The iHV is delighted to have supported the launch of the new report on maternal mental health and the services that supported women and their families during the COVID-19 pandemic. We would like to put on record our thanks to the Alliance for undertaking this work and creating a public opportunity today for us to come together, to think together about the findings and their important implications for families now – need is great and families can’t wait.
Today’s report brings together, for the first time, all of the available data collected during the pandemic looking at the mental health challenges that women during and after pregnancy have faced. The evidence shows a significant increase in maternal mental health problems across the UK over the last 12 months
Speaking at the launch event today, iHV Mental Health Lead, Melita Walker highlighted the important role that health visitors play in identifying and supporting families experiencing mental health challenges, saying:
“Health visitors are qualified nurses or midwives who go on to study at a specialist level in public health to become health visitors. Every family has a health visitor, and they are there to support all members of the family to enjoy good health. Health is affected by a multitude of things so health visitors may be working with families to support a very broad range of need, and those needs, left unsupported as this report shows, can actually tip families into experiencing mental health problems. Health visitors have a vital role in promoting good mental health, preventing mental health problems, identifying them early, offering evidence-based interventions and care coordination when more specialist services are needed. Family mental health and wellbeing is “the bread and butter” of health visiting.

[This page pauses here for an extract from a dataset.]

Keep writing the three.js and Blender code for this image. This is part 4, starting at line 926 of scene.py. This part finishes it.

The perinatal period is a vulnerable time for the acute onset and recurrence of mental disorders. When these vulnerabilities are combined with the impact of a pandemic, mental health problems and health inequalities are affected further. We have seen parents struggling with isolation, and sadly, we are seeing an increase in, domestic abuse, child poverty, substance misuse and child maltreatment. Rates of mental health problems are increased and inequalities are widening. The impact of lockdown has been unevenly distributed and families with lower incomes, from Black, Asian and minority ethnic communities and young parents are experiencing the most detrimental consequences due to compounding factors like overcrowded housing with lack of outdoor space, the effects of poverty, which all have an impact on parental stress, anxiety and predisposition to mental illness. The family centred holistic role of the health visitor cuts across and can make a difference in all of these areas- thus positively and proactively supporting good family mental health alongside a range of other health outcomes.
That said, health visitors can only make a difference if we have sufficient numbers of them and this report highlights that health visitors in England went into the pandemic in a hugely depleted state due to years of cuts to the health visiting service. The first two years of a child’s life are important, and the right support and guidance for families at this time can make a big difference to their long-term outcomes. HVs can be a lifeline for families and the iHV ‘s position from very early on in this pandemic was that there was “more than one frontline” and sustaining support for families’ needed to be a priority and that health visitors should not be redeployed.

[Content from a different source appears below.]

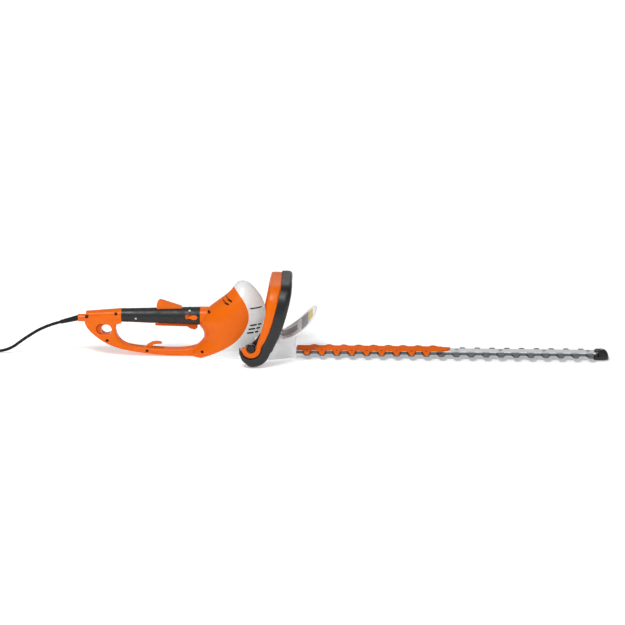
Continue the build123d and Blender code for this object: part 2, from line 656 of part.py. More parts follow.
with BuildPart() as pinion:
    with BuildSketch(at_z(WHEEL_Z)):
        with Locations(Location((MOTOR_X, 0, 0), (0, 0, 180.0 / PINION_TEETH))):
            add(gear_face(PINION_TEETH, 0.12))
        with Locations((MOTOR_X, 0)):
            Circle(3.0, mode=Mode.SUBTRACT)
    extrude(amount=WHEEL_T)
save(pinion, "pinion")

with BuildPart() as gear_wheel:
    with BuildSketch(at_z(WHEEL_Z)):
        with Locations((WHEEL_X, 0)):
            add(gear_face(WHEEL_TEETH, 0.12))
            Circle(AXLE_R + FIT, mode=Mode.SUBTRACT)
            with PolarLocations(17.5, 6):
                Circle(5.0, mode=Mode.SUBTRACT)
    extrude(amount=WHEEL_T)
save(gear_wheel, "gear_wheel")

with BuildPart() as eccentrics:
    rods(at_z(LOWER_BLADE_Z - 0.8), [(WHEEL_X, THROW)], ECCENTRIC_R, BLADE_T + 0.95)
    rods(at_z(UPPER_BLADE_Z - 0.15), [(WHEEL_X, -THROW)], ECCENTRIC_R, WHEEL_Z - UPPER_BLADE_Z + 0.15)
    rods(at_z(0.0), [(WHEEL_X, 0)], AXLE_R + FIT, 30.0, Mode.SUBTRACT)
save(eccentrics, "eccentrics")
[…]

It is important to note that many local authorities in England did not redeploy their health visitors, but 65% redeployed at least one health visitor and redeployment ranged from no health visitors being redeployed in some areas, to 63%, of the HV team being redeployed. Over 11% of local authorities lost over a quarter of their HVs. So, we can see, with redeployment rates differing substantially, young children and families’ access to health visiting services was determined by their postcode.
The iHV campaigned vigorously from the outset about redeployment and we were very relieved when England’s chief nursing officer Ruth May , Public Health England & the Local Government Authority sent a letter to all the CNOs stating that HVs provide ‘frontline’ work and should not be redeployed.

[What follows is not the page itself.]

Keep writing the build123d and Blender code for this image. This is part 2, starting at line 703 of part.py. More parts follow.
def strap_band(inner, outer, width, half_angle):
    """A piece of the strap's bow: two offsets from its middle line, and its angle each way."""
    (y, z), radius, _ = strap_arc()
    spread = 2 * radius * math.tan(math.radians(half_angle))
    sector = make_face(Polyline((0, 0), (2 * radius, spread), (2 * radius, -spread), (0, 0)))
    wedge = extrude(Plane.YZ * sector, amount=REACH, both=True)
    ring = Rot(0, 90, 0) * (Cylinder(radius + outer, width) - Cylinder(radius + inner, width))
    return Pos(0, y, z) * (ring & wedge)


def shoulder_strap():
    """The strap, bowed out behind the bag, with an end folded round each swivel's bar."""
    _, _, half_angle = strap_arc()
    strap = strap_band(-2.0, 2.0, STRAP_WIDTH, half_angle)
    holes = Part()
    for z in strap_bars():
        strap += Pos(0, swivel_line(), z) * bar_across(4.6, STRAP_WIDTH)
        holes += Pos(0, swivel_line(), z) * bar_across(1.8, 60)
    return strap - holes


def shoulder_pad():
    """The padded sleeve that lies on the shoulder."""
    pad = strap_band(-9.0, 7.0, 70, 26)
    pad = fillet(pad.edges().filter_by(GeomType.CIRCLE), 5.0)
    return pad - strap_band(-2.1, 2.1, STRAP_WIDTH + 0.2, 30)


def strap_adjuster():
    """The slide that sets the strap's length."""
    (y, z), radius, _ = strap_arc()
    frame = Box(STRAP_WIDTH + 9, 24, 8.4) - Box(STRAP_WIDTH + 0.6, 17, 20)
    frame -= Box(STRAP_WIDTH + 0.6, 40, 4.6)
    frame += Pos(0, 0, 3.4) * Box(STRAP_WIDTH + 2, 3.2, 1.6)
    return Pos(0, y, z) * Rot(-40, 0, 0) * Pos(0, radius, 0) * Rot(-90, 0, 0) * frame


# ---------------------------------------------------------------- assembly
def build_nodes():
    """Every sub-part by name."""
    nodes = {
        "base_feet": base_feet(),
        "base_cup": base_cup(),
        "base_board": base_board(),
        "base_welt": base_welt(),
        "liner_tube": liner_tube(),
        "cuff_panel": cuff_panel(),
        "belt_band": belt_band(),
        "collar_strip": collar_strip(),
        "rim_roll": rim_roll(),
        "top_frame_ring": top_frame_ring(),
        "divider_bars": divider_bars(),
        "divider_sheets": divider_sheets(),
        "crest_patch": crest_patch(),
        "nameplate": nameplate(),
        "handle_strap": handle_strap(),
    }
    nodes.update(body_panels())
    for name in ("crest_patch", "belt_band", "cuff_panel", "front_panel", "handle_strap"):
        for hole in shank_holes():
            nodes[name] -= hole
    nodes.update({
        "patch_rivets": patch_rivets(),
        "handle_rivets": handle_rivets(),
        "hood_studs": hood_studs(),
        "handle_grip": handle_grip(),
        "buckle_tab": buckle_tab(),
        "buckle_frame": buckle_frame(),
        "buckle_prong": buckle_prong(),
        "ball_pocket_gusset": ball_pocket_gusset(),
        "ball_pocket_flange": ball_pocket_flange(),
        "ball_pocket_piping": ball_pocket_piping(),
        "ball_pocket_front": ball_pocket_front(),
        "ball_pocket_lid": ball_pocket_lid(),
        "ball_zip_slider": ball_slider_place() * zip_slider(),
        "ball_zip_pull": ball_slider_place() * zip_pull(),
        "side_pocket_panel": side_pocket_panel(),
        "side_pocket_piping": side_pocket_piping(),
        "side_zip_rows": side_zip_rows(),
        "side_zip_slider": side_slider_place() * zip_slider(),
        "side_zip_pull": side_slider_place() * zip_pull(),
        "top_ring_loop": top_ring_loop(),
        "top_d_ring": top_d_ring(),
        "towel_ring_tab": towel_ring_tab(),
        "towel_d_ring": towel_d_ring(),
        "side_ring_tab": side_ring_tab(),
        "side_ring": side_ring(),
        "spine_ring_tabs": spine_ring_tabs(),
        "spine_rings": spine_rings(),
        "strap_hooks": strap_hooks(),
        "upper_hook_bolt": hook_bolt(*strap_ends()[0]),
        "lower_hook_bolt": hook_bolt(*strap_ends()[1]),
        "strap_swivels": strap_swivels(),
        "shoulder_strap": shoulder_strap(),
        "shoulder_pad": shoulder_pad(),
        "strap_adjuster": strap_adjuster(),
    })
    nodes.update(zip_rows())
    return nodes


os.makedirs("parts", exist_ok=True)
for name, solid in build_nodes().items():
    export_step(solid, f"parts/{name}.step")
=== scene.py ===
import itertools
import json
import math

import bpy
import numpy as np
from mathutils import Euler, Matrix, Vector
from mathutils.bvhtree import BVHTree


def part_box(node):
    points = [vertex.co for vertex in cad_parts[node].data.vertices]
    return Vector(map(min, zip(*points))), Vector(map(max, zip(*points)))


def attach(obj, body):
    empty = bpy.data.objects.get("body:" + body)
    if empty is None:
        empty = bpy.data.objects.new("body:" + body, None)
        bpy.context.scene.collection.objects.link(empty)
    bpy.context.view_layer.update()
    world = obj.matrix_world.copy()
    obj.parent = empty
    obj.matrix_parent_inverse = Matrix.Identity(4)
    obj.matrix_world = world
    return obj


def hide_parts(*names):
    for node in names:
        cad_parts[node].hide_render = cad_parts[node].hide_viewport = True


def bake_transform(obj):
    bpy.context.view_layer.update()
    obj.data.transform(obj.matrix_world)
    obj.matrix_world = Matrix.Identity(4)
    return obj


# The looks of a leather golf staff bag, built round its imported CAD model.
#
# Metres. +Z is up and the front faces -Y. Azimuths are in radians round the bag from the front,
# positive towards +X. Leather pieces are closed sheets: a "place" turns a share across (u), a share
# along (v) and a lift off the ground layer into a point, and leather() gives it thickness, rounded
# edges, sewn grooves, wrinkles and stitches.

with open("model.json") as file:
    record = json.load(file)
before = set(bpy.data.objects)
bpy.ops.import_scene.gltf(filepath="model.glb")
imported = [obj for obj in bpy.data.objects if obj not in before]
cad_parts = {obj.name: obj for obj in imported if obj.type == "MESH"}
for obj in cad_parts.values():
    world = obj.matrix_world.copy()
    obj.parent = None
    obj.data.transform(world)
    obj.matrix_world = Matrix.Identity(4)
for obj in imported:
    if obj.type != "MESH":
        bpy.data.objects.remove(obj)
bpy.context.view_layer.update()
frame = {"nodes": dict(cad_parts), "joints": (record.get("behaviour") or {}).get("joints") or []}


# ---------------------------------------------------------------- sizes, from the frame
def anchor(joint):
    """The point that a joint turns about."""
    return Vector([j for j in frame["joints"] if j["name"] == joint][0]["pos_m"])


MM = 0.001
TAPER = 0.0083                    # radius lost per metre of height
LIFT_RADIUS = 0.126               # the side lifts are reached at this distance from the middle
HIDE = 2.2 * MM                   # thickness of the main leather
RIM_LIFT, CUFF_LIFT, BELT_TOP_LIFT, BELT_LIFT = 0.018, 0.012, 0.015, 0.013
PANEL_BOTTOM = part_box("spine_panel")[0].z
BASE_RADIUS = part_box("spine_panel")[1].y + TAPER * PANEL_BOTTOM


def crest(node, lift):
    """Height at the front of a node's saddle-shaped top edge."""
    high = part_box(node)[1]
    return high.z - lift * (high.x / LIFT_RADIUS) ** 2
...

The learning we have now, and the swell of collective voices, hopefully means that we can be confident going forward in this and any future pandemic, that health visitors will remain on their own frontline. We are also very optimistic that the Leadsom review will contain some significant measures to strengthen the HV offer for families.
There has been a lot of learning from and throughout this pandemic and we must pay tribute to all the health visitors who continue to work really hard in some very challenging circumstances to find ways to stay alongside families to make sure they receive the care and support they need for their mental health. We have heard of some fantastic examples of health visitors turning to new ways of working and to get all of this up and running in the speed that they have is commendable.
Health visitors are telling us that virtual and digital help has allowed them to reach parents in the absence of being able to visit, and there may well be some of the virtual offers kept after restrictions have eased. They are also telling us very firmly, as is the emerging evidence included in this report, that virtual should not replace face to face contacts.
The research is showing us that there are significant increased MH problems in parents who have experienced becoming a parent during the pandemic. If we are to meet this need then all services need to work together as a system, and all parts of that system need to be strong.
We know a robust home visiting – health visiting service works- we need to build back our health visitor numbers because as this report shows, health visitors are a critical part of the solution for achieving good family mental health and wellbeing”.